Is the voice the future of search?
When it comes to search, the voice could be the way of the future. And we’re not talking about the TV show…
The other day my partner and I were at home cooking dinner when he asked a question. I was chopping carrots with my back to him, and just as I opened my mouth to answer, a robotic-sounding female voice abruptly interrupted me and gave him the answer he needed. It wasn’t the first time that this had happened, and indeed, it’s something I’ve observed more and more lately, especially with the growth in popularity of wearable technology such as the Apple Watch. I’ve had a number of friends demonstrate how quickly their watch can magically give them the information they need after speaking a short sentence into the receiver.
Voice search is on the rise
Voice search isn’t something I’ve used personally that much, and it could have something to do with the fact that I don’t want the whole train carriage to hear me asking my phone the session times for my questionable movie choices including but not limited to Magic Mike XXL.
But despite your own personal search habits, a recent Google survey of 1,400 Americans found that 55% of teens and 41% of adults use voice search more than once a day. While at the moment, the majority of voice search activity appears to be focused around things like texting and calling people, and checking movie times, it’s definitely a trend to keep an eye on, and I expect that we’ll see more people voice-Googling answers to their burning life questions more and more in the future. As such, there are a few implications for marketers.

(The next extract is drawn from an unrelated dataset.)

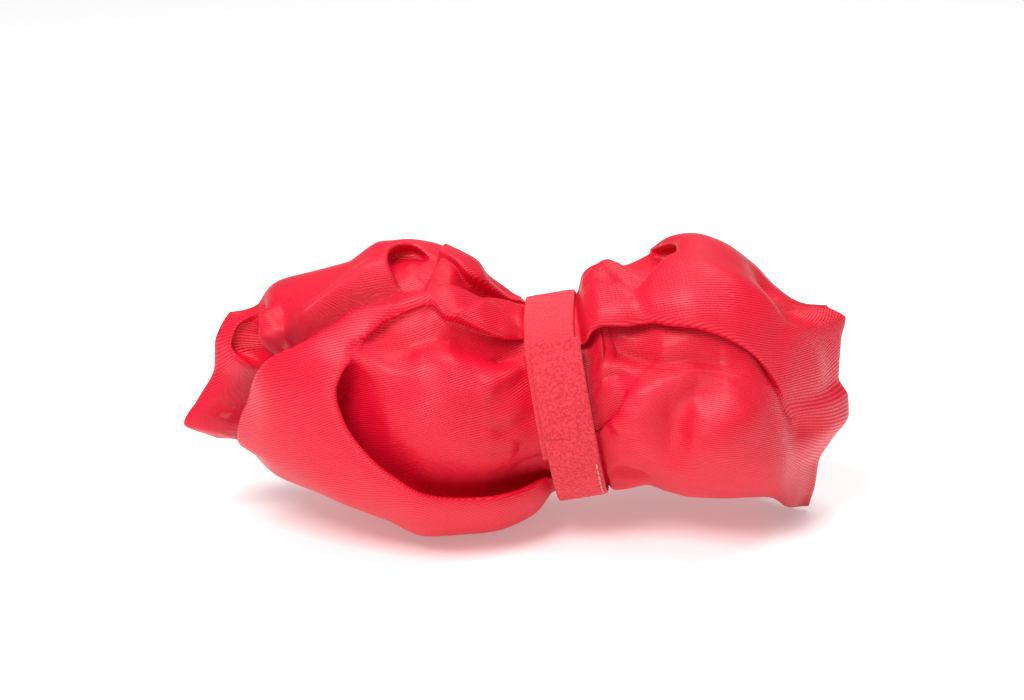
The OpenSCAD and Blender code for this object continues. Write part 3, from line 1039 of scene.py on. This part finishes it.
def right_lobe() -> ClothLobe:
    """The shorter, fatter lobe, whose upper part hangs over its front as a hood.

    Returns:
        The lobe with its patches and finish.
    """
    stations = [
        Station(20.5, -5, 54, 35.2, 38.7), Station(31.5, -5, 55.5, 35.9, 40.6), Station(35, -4.5, 59.0, 37.6, 44.0),
        Station(40, -3.5, 61.5, 41, 45.5), Station(48, -2.5, 62.5, 45.5, 45), Station(58, -2, 63.5, 51, 49),
        Station(70, -2, 64, 54, 51.5), Station(82, -2, 62.5, 53, 50), Station(94, -2, 59, 49, 47),
        Station(106, -2, 53.5, 40, 44), Station(116, -2, 49, 26, 44.5), Station(126, -2, 46.5, 12, 44.5),
        Station(134, -2, 46, 1.0, 44.5),
    ]
    folds = [
        # the hood's lower edge
        Fold(
            path=((20, 50), (29, 46), (38, 44), (51, 44), (66, 41), (83, 38), (94, 35), (104, 28), (112, 12),
                  (116, -6), (110, -30)),
            strength=(0.9, 1.0, 1.0, 1.0, 0.95, 0.8, 0.6, 0.4, 0.2, 0.05, 0.0), under=Under.RIGHT,
            width=5.0, lap=3.5, lip=7.5, pocket=4.5, lift=1.5, recover=5.0, sharp=1.9, weave_turn=0.12,
        ),
        # the fold of the notch on top
        Fold(
            path=((56, 128), (61, 108), (65, 94), (63, 79), (54, 71), (42, 70)),
            strength=(0.0, 0.9, 1.0, 1.0, 0.9, 0.0), under=Under.RIGHT,
            width=4.2, lap=3.8, lip=6.0, pocket=9.0, lift=2.2, recover=3.8,
        ),
        # a crease that curls down beside the strap
        Fold(
            path=((46, 12), (41, 1), (36, -5), (26, -6)), strength=(0.0, 0.9, 1.0, 0.8), under=Under.RIGHT,
            width=2.8, lap=1.9, lip=2.0, pocket=1.4, lift=1.0, recover=4.5,
        ),
        # the cloth's last turn laps over itself along the back
        Fold(
            path=((20, 152), (36, 156), (66, 166), (96, 172), (120, 190)), strength=(0.9, 1.0, 1.0, 0.9, 0.0),
            under=Under.RIGHT, width=3.0, lap=3.4, lip=3.8, pocket=2.4, lift=1.8, recover=6.0,
        ),
        Fold(
            path=((20, 216), (40, 220), (66, 214), (84, 204)), strength=(0.9, 1.0, 0.9, 0.0), under=Under.LEFT,
            width=2.8, lap=2.8, lip=3.0, pocket=2.2, lift=1.4, recover=5.0,
        ),
    ]
    swells = [
        Swell(((20, 36), (34, 34), (46, 29), (56, 24), (68, 26), (84, 26), (96, 24)), -4.6, 5.0),
        Swell(((92, 36), (103, 28), (112, 14), (115, -4), (108, -24)), -4.5, 7.0),  # the hollow inside the hood's end
        Swell(((40, 74), (59, 70), (76, 65), (94, 61), (108, 55), (120, 38), (125, 19), (119, 3)), 3.0, 7.5),
        # the hood's turned-in side
        Swell(((32, 54), (50, 54), (66, 50), (80, 47), (95, 43), (107, 33), (112, 16)), -3.4, 6.0),
        Swell(((88, 14), (72, 9), (63, 0), (60, -15), (60, -38)), -6.0, 8.5),
        Swell(((48, 18), (50, 4), (51, -14), (54, -34)), 2.4, 5.0),
        Swell(((100, 6), (88, 0), (77, -13), (72, -34)), 2.4, 9.0),
        Swell(((49, 6), (44, -7), (36, -10)), 2.4, 3.4),
        Swell(((30, -34), (41, -43), (50, -52)), -3.0, 3.2),
        Swell(((98, 96), (103, 78), (122, 70)), -4.0, 6.0),
        Swell(((38, 96), (47, 92), (54, 92)), 3.5, 8.0),
        Swell(((20, 20), (34, 18), (50, 16)), -1.8, 3.0),
        Swell(((46, 116), (52, 102), (56, 90), (56, 80)), -6.0, 6.0),  # the notch in the top
    ] + drag_lines(31, 14, (36, 112), (112, 262))
    lobe = Lobe(
        stations, STRAP_X, 134.0, (0, 5, 12, 23, 33, 44, 52, 60, 76, 85, 90),
        (119, 120, 121.5, 122.5, 127.5, 134, 133.5, 129.5, 130, 131.5, 124), 96.0,
        LEAN, STRAP_Z, folds, swells, seed=9, tail_bend=6.0,
    )
    patches = (
        ("right_lower_cloth", -110.0, -15.0, ("right_lower_lay",)),
        ("right_front_cloth", -15.0, 47.0, ("right_inner_lay", "right_end_rim")),
        ("right_hood_cloth", 47.0, 135.0, ("right_hood", "right_top_pleat")),
        ("right_back_cloth", 135.0, 250.0, ("right_back_lay", "right_inner_roll")),
    )
    return ClothLobe(lobe, patches, TwillFinish("right_twill", slant=0.12))


@dataclass(frozen=True)
class TapeRun:
    """A stretch of the strap's tape, carried along the strap's oval.

    It runs from angle `first` to angle `last` in degrees, from the front up over the top. Its inner face stands `inner`
    off the waist or, where `climbs` is set, climbs from the waist to the outside of the overlap. `pile` is the height
    of the lumps on its outer face and `curl` is how far its last few millimetres turn outward.
    """

    name: str
    first: float
    last: float
    inner: float
    thickness: float
    width: float
    climbs: bool = False
    pile: float = 0.0
    curl: float = 0.0
    seed: int = 3
    step: float = 0.45

    def length(self) -> float:
        """How long the stretch is along the tape."""
        return float(np.radians(self.last - self.first)) * TAPE_RADIUS

    def lift(self, a: Array) -> Array:
        """How far the tape's inner face stands off the waist: half a cosine wave over the climb.

        Args:
            a: angles in degrees.

        Returns:
            Heights in millimetres.
        """
        if not self.climbs:
            return self.inner + self.curl * np.clip((a - self.last + 7.0) / 7.0, 0, 1) ** 2
        wrapped = np.where(a > 180, a - 360, a)
        t = np.clip((wrapped - CLIMB_START) / (ROOT - CLIMB_START), 0, 1)
        return OVERLAP * (1 - np.cos(np.pi * np.where(a > 180, t, 0.0))) / 2

    def place(self, a: Array, across: Array, out: Array) -> Array:
        """World places of points on the strap's oval.

        Args:
            a: angles in degrees.
            across: places across the tape.
            out: heights over the waist.

        Returns:
            Points, with a last axis of 3.
        """
        rad = np.radians(a)
        local = np.stack([across, -(WAIST_RY + out) * np.cos(rad), (WAIST_RZ + out) * np.sin(rad)], axis=-1)
        return strap_to_world(local)

    def lumps(self, a: Array, across: Array) -> Array:
        """Uneven tufts: a sum of waves of many directions, about 1 to 2 mm long, the same every run.

        Args:
            a: angles in degrees.
            across: places across the tape.

        Returns:
            Heights, about -1 to 1.
        """
        rng = np.random.default_rng(self.seed)
        along = np.radians(a) * TAPE_RADIUS
        total = np.zeros_like(along)
        for _ in range(26):
            way, size = rng.uniform(0, np.pi), rng.uniform(2.6, 6.5)
            total += np.sin((along * np.cos(way) + across * np.sin(way)) * size + rng.uniform(0, 2 * np.pi))
        return total / 6.0

    def faces(self, rows: int, cols: int, half: int) -> list[list[int]]:
        """Corner indices of the tape's skin and of its two ends.

        Args:
            rows: number of sections along the tape.
            cols: points round a section.
            half: how many of them lie on the outer face.

        Returns:
            One list of corner indices per face.
        """
        i, j = np.meshgrid(np.arange(rows - 1), np.arange(cols), indexing="ij")
        p, q = i * cols + j, i * cols + (j + 1) % cols
        found = np.stack([p, p + cols, q + cols, q], axis=-1).reshape(-1, 4).tolist()
        for row, order in ((0, 1), (rows - 1, -1)):
            top = row * cols + np.arange(half)
            low = row * cols + np.concatenate([[0], np.arange(cols - 1, half - 1, -1), [half - 1]])
            cap = np.stack([top[:-1], top[1:], low[1:], low[:-1]], axis=1)[:, ::order]
            found += [list(dict.fromkeys(face)) for face in cap.tolist()]
        return found

    def build(self) -> bpy.types.Object:
        """Sweeps a flat tape with rounded edges and a lumpy outer face along its run.

        The section is a flattened superellipse: |across / half width|^8 + |up / half thickness|^3 = 1.

        Returns:
            The new object.
        """
        flat = np.linspace(-1, 1, int(self.width / self.step))
        up = (1 - np.abs(flat) ** 8) ** (1 / 3)
        across = np.concatenate([flat, flat[::-1][1:-1]]) * self.width / 2
        rise = np.concatenate([up, -up[1:-1]])
        rings = max(int(self.length() / self.step), 8)
        aa, cc = np.meshgrid(np.linspace(self.first, self.last, rings), across, indexing="ij")
        rr = np.broadcast_to(rise, aa.shape)
        lumps = self.lumps(aa, cc) * np.clip(rr * 3, 0, 1) * self.pile
        out = self.lift(aa) + self.thickness * (0.5 + 0.5 * rr) + lumps
        slide = np.where(aa < 180, -2.2 * smooth_step((95.0 - aa) / 50.0), 0.0) if self.climbs else 0.0
        uv = np.stack([np.radians(aa) * TAPE_RADIUS, cc], axis=-1) * MM
        return make_mesh(self.name, self.place(aa, cc + slide, out), self.faces(*aa.shape, len(flat)), uv)


@dataclass
class Strap:
    """The hook-and-loop strap: a loop tape sewn to the cloth, its overlap and the hook tape behind the overlap.

    `tape` and `hook` are the tapes' thicknesses, `gap` is the room between hooks and pile, and `tip` is the angle of
    the overlap's cut end.
    """

    width: float = 20.0
    tape: float = 1.8
    hook: float = 1.2
    gap: float = 0.35
    tip: float = 47.0

    def build(self) -> None:
        """Makes and dresses every strap piece; the band and the hook patch's root hang on their bodies."""
        pile = PileFinish("loop_pile").material()
        # the band's pile is flatter and finer, with a lighter painted shade at its roots
        flatter_pile = PileFinish("loop_pile_flatter", root=(0.68, 0.015, 0.037), lump=1500.0, depth=0.5).material()
        hooks = HookFinish("hook_rows").material()
        out, inner, narrow = OVERLAP + self.tape, self.tape + self.gap, self.width - 2

        band = TapeRun("strap_band_tape", -18.0, 306.0, 0.0, self.tape, self.width, climbs=True, pile=0.16)
        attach(self.dress(band, flatter_pile, "strap_band"), BUNDLE)
        root = TapeRun("strap_tab_tape", 306.0, 356.0, 0.0, self.tape, self.width, climbs=True, pile=0.16)
        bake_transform(self.dress(root, pile, "strap_tab"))
        tip = TapeRun("strap_tip_tape", -4.0, self.tip, OVERLAP, self.tape, self.width, pile=0.16, curl=1.3)
        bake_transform(self.dress(tip, pile, "strap_tab_tip"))

        low = TapeRun("hook_tape_root", -17.0, 5.0, inner, self.hook, narrow)
        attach(self.dress(low, hooks, "hook_patch"), "tab")
        high = TapeRun("hook_tape_tip", 5.0, self.tip - 2, inner, self.hook, narrow)
        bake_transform(self.dress(high, hooks, "hook_patch_tip"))

    def dress(self, run: TapeRun, material: bpy.types.Material, node: str) -> bpy.types.Object:
        """Args:
            run: the stretch.
            material: its finish.
            node: the frame's node that the stretch stands for.

        Returns:
            The new object.
        """
        obj = run.build()
        obj.data.materials.append(material)
        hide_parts(node)
        LOG.info("%s: %d faces", obj.name, len(obj.data.polygons))
        return obj


@dataclass
class Studio:
    """Pale floor, soft light and the camera."""

    elevation: float = 20.0
    distance: float = 1.5
    floor_grey: float = 0.95

    def build(self) -> None:
        """Makes the floor, the lights, the world and the camera."""
        scene = bpy.context.scene
        corners = 3000.0 * np.array([[-1, -1, 0], [1, -1, 0], [1, 1, 0], [-1, 1, 0]])
        floor = make_mesh("floor", corners, [[0, 1, 2, 3]])
        material, _, shader = new_material("pale_floor")
        set_inputs(shader, {
            "Base Color": (self.floor_grey,) * 3 + (1,), "Roughness": 0.9,
            "Emission Color": (1, 1, 1, 1), "Emission Strength": 0.24,
        })
        floor.data.materials.append(material)
        world = bpy.data.worlds.new("studio")
        world.use_nodes = True
        set_inputs(world.node_tree.nodes["Background"], {"Color": (1, 1, 1, 1), "Strength": 0.30})
        scene.world = world
        for name, place, size, power in (
            ("key_light", (-0.45, -0.65, 1.1), 0.6, 13.6),
            ("top_light", (0.3, 0.15, 1.2), 0.7, 8.5),
        ):
            light = bpy.data.lights.new(name, "AREA")
            light.size = size
            light.energy = power
            obj = bpy.data.objects.new(name, light)
            obj.location = place
            obj.rotation_euler = (Vector((0, 0, 0.05)) - Vector(place)).to_track_quat("-Z", "Y").to_euler()
            scene.collection.objects.link(obj)
        scene.view_settings.view_transform = "Standard"
        self.camera()

    def camera(self) -> None:
        """A long lens from the front, a little above, that frames the bundle with air all round."""
        lens = bpy.data.cameras.new("camera")
        lens.sensor_width = 36.0
        view_width = 1024 * 0.4 * MM  # the stretch that the frame's width covers at the bundle
        lens.lens = 36.0 * self.distance / view_width
        obj = bpy.data.objects.new("camera", lens)
        tilt = np.radians(self.elevation)
        aim = Vector((-0.0016, -0.002, 0.0715))
        obj.location = aim + Vector((0, -np.cos(tilt), np.sin(tilt))) * self.distance
        obj.rotation_euler = (aim - obj.location).to_track_quat("-Z", "Y").to_euler()
        bpy.context.scene.collection.objects.link(obj)
        bpy.context.scene.camera = obj


def main() -> None:
    """Builds the studio, the cloth and the strap, logs each strap piece's face count and dresses the stitches."""
    logging.basicConfig(level=logging.INFO, format="%(message)s")
    Studio().build()
    weave = twill_group()
    left_lobe().build(weave)
    right_lobe().build(weave)
    Strap().build()
    thread = ThreadFinish("pale_thread").material()
    for node in ("edge_stitches", "anchor_stitches"):
        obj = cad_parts[node]
        obj.data.materials.clear()
        obj.data.materials.append(thread)


if __name__ == "__main__":
    main()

Targeting long tail keywords on your site
A great point made in a Business 2 Community article earlier this week is that when we ask a question verbally, it tends to be longer and more complex than when we type it out. It’s something I can definitely agree with if my own Google searches are anything to go by (an example from just this past weekend: “Google, what’s that song that has a video clip where the kid jumps into a time machine and is transported forward in time through to 2015?”)
So what this means for marketers who are trying to optimise their site for certain keywords and phrases is that it’s now more important than ever to not just target the top high-volume short tail keywords on your site. You need to be targeting the long-tail phrases as well.
Diversify your onsite content with a range of keywords
The Business 2 Community piece suggests that having an FAQ section on your website is a great way to ensure you’re answering your audience’s questions before they’ve even uttered the words into their trusty smartphone. But another great way to be constantly populating your site with fresh content is by utilising the blog section of your site to “answer” questions focused around these long-tail queries. The titles of your posts don’t necessarily need to be in question format, but the wording should ideally be similar to the long-tail phrase you’re trying to optimise for. It may even also increase your chances of showing up as the chosen one for Google’s direct answers. And of course – make sure your blog is NOT on a separate domain, or else risk a very stern talking to from your marketing agency.
Remember: Be relevant with your answers
It should go without saying, but don’t try and answer irrelevant queries on your site, or post dozens of low-quality articles just to try and cover all your keyword bases. You still need to provide genuinely helpful advice in the form of articles, infographics, videos, interviews, and the like. Nothing will irritate a user more than getting a direct answer on Google that’s completely irrelevant, but it’s something that according to Search Engine Land, is continuing to grow and grow, with admittedly hilarious results. Don’t be that person.
Finding the right long tail keywords to target
Long-tail phrases tend to be your good old “how”, “why”, “when”, “where”, “who” questions, and there’s a plethora of tools online to help you “scrape” the most relevant ones for your business, based on the kind of things people have searched for before. An old favourite is Ubersuggest, which will literally suggest different endings to an incomplete phrase you type into it. But, you will need something to feed these tools, so begin your keyword research as you normally would for short-tail keywords using things like the trusty Keyword Planner, and then drill down from there.
How do you think voice search is going to impact online marketing in the immediate future?